For someone who is an avid gamer and loves to have some 1on1 time with her PS3, I had never really put that much thought into bringing aspects of gaming into my projects. Or better yet, I hadn’t really thought about some of the features in general that could fall into that category. So, when I attended Mindtrek where Margaret Wallace was talking about gamification1, I became interested on the subject: how it’s been applied, what others think about it and what is it anyway?
Remember those stickers teachers gave us in the elementary school for accomplishing tasks? Or was it your parent who awarded you with one for cleaning out your room? Or have you been the one to reward kids with stickers? All in all, stickers represent gamification in its most simplest form quite well. Child has a goal: to collect ten stickers to get a reward. A child has tasks that they must accomplish to get to that goal. Every task is worth a sticker and the stickers itself act as an indicator on how they are progressing.
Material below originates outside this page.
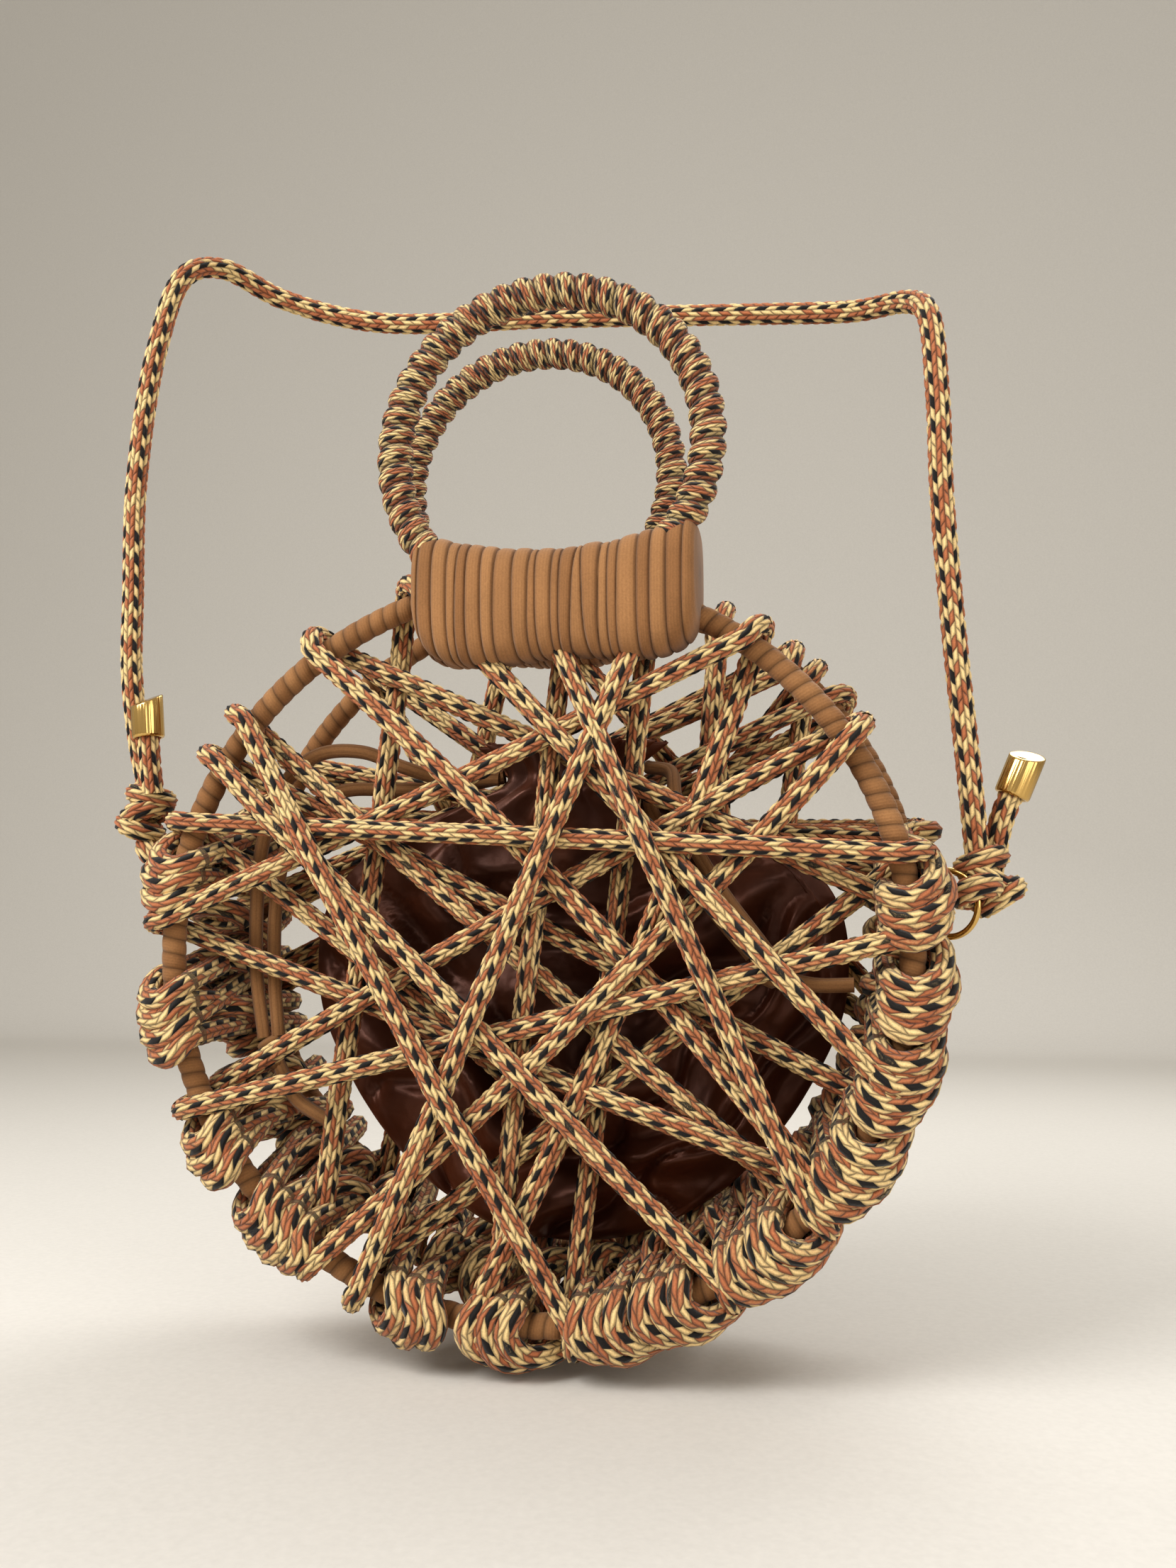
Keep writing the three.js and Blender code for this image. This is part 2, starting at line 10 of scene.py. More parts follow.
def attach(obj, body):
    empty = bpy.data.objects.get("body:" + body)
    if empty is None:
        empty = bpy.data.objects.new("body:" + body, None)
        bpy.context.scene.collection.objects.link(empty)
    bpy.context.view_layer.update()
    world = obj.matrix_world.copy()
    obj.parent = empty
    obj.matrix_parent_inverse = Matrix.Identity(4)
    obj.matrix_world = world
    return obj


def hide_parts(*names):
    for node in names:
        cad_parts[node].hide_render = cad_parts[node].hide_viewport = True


bl_info = {
    "name": "Round cord bag",
    "version": (1, 0, 0),
    "blender": (4, 5, 0),
    "location": "View3D > Sidebar > Cord bag",
    "description": "Makes a round bag of knitted cord piece by piece",
    "category": "Add Mesh",
}

MM = 0.001
REST = Vector((-8.0, 92.0, 282.0))

HOOP_HALF_WIDTH = 138.5
HOOP_HALF_HEIGHT = 133.5
HOOP_TUBE = 4.4
HOOP_SPACING = 72.0
BACK_LIFT = 10.6
FRONT_HOOP = Vector((0.0, 0.0, 0.0))
BACK_HOOP = Vector((0.6, HOOP_SPACING, BACK_LIFT))
MIDDLE_Y = HOOP_SPACING / 2

WEB_CORD = 3.9
STRAP_CORD = 4.4
DRAWSTRING = 2.7

HANDLE_TUBE = 6.4
HANDLE_RADIUS = 59.5
HANDLE_TURNS = 48
HANDLE_STANDOFF = HOOP_TUBE + HANDLE_TUBE + 0.6
FRONT_HANDLE = Vector((12.6, -HANDLE_STANDOFF, 181.5))
BACK_HANDLE = Vector((-16.5, HOOP_SPACING + HANDLE_STANDOFF, 202.0))

# Hoop angles that each binding covers
FRONT_COVERED = (62.0, 104.0)
BACK_COVERED = (78.0, 117.0)

# Left, right, front, back, top in the middle and bottom of each binding
FRONT_BINDING = (-38.0, 68.0, -21.3, 7.9, 143.0, 101.5)
BACK_BINDING = (-66.0, 34.0, 64.1, 93.3, 159.0, 118.0)

RING_RADIUS = 12.0
RING_WIRE = 1.2
LEFT_RING = Vector((-160.0, MIDDLE_Y, 28.0))
RIGHT_RING = Vector((152.0, MIDDLE_Y, 14.0))
RIGHT_TURN = math.radians(-35.0)

FLOOR_Z = -152.0
CAMERA_SPOT = Vector((135.28, -473.38, 0.07))
CAMERA_YAW = math.radians(13.086)
CAMERA_TILT = math.radians(6.70)
CAMERA_LENS = 30.92

STRAP_ROUTE = (
    (-174.5, 37, 64), (-179.5, 36.5, 84), (-184, 36, 114), (-185, 36, 149), (-185.5, 36, 200), (-179, 38, 262),
    (-170, 44, 297), (-160, 58, 306), (-140, 78, 299), (-100, 90, 289), (-8, 92, 282), (80, 90, 273),
    (122, 78, 264), (144, 58, 256), (151, 44, 244), (153.5, 36, 208), (154, 36, 165), (157, 36, 110),
    (160.5, 36.5, 62), (162.5, 37, 31),
)
LEFT_STRAP_TAIL = ((-167, 28, 61), (-169, 27.5, 76), (-171, 27.5, 98))
RIGHT_STRAP_TAIL = ((167, 45, 24), (172, 46, 45), (181, 46, 66))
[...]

So the practice of making activities and goals more joyable with rewards isn’t a new innovation at all. Actually it’s not even something that was created by games in the first place. What is known about human behavior, what makes people motivated and committed is just been applied to gaming2.
Gamification Isn’t a Game
Gamification although might seem like a straightforward term, it has been given several different meanings by several different people. What qualifies as gamification to people like Margaret Wallace might be something totally different to others like Ian Bogost3. Some trumpet it as the end-all-be-all solution to everything, some view it as an evil ploy by marketers to take over the world and people like Wallace view it as a way to motivate users to keep using the service or product and enhance their experience while at it.
Gamifying is a way of giving feedback and letting users to view their progress while they are trying to get to their goals. Wallace introduced three layers of gamification in her presentation where the first layer deals with visual cues and abstraction, the second is enhancing user experience while motivating the user to get to their goals, the words to emphasize here: their goals. The third layer consisted of a fullblown gaming theme around the service or product.
Farmville is a game, whether you like it or not. It is marketed towards casual gamers and while being free, it sells items for players and some of the users actually pay for them. That’s Zyngas way to get revenue and that’s where the gamifying aspect comes into a play; Hooking the player into the game by creating tasks, giving rewards and making it beneficial to visit the game daily by having surprises1. But still, gamifying doesn’t mean making a game.
Gamification isn’t all about stickers, either
You can use the ideas of gamification to market your service but you can also improve the user experience with them. Subway has a great example of more of a practical approach to use gamification in marketing: they give out cards to customers and after every purchase you get a sticker (see, stickers really should be the epitomes of gamification). After ten or so, after lot of money spent, you get a free one if you buy a big drink. And old gimmick to commit the customer to the brand.
Perrier which we wrote about previously in here, on the other hand, has applied the tactics of gamification onto their Youtube channel by involving the visitors on the process of publizicing their marketing videos. While Subway and many other stores use gamification to directly commit the user to the product, Perrier has used it to create a buzz around their Youtube campaign. Their channel had six videos on it. The catch was that only the first video was viewable and the visitor was to “Share the heat to unlock the next video !” So the more views the videos got the more videos were unlocked. In all its simplicity, the user had a task and they got a reward for completing the task.
Gamification isn’t just about marketing, though. By making use of it you can greatly enhance the users experience by giving them feedback about their activity, showing them meters, indicators and whatnot about the progress of the given task. With them you can for example liven up tasks that are generally thought boring, like paying bills or making a budget.
Other practical uses: forums, rewarding active users by giving reputation points, promoting them to moderators and that way encouraging the discussion; motivational apps, helping users to follow their progress, every other jogging app; trip meters, gamification isn’t only a software related thing.
SEO of the decade
At the moment, gamification has gotten the buzzword status. It is being used as something wholly new and innovative technique to attract users. It’s a selling point just like what SEO was last decade. (In all honesty, it still is). But just like with SEO, gamification isn’t a magic trick to save one’s business. They both are part of a bigger picture. SEO is more than just tinkering with keywords (Hello! The 90’s called and they want their metatags back!) just like gamification is much more than just making something, perhaps a mundane task, pleasant. When it comes to involving the user and making them commit, just gamifying the product or service because it’s cool and the consultant said so does nothing to it. There are so many other factors involved that makes the user interested and committed. If the end product or service is terrible, no amount of gamification will help the cause. The user or a customer will eventually notice the state of affairs.
Being the buzzword it is among startups and innovators alike doesn’t diminish its value, though. The concept behind it, the several different ways to motivate people, isn’t anything new yet just only now has it been given some context. The ideas behind it are same old same old for probably most of us tech people, but for others it’s something new, something that they haven’t thought of so naturally it is where it is at the moment.
All in all, gamification can be as subtle as showing how near a user is on reaching their goal or it can be a full blown theme wrapped around an activity the user is interested on. The thing is to use these tacticts to make your service more compelling rather than creating something that’s not there.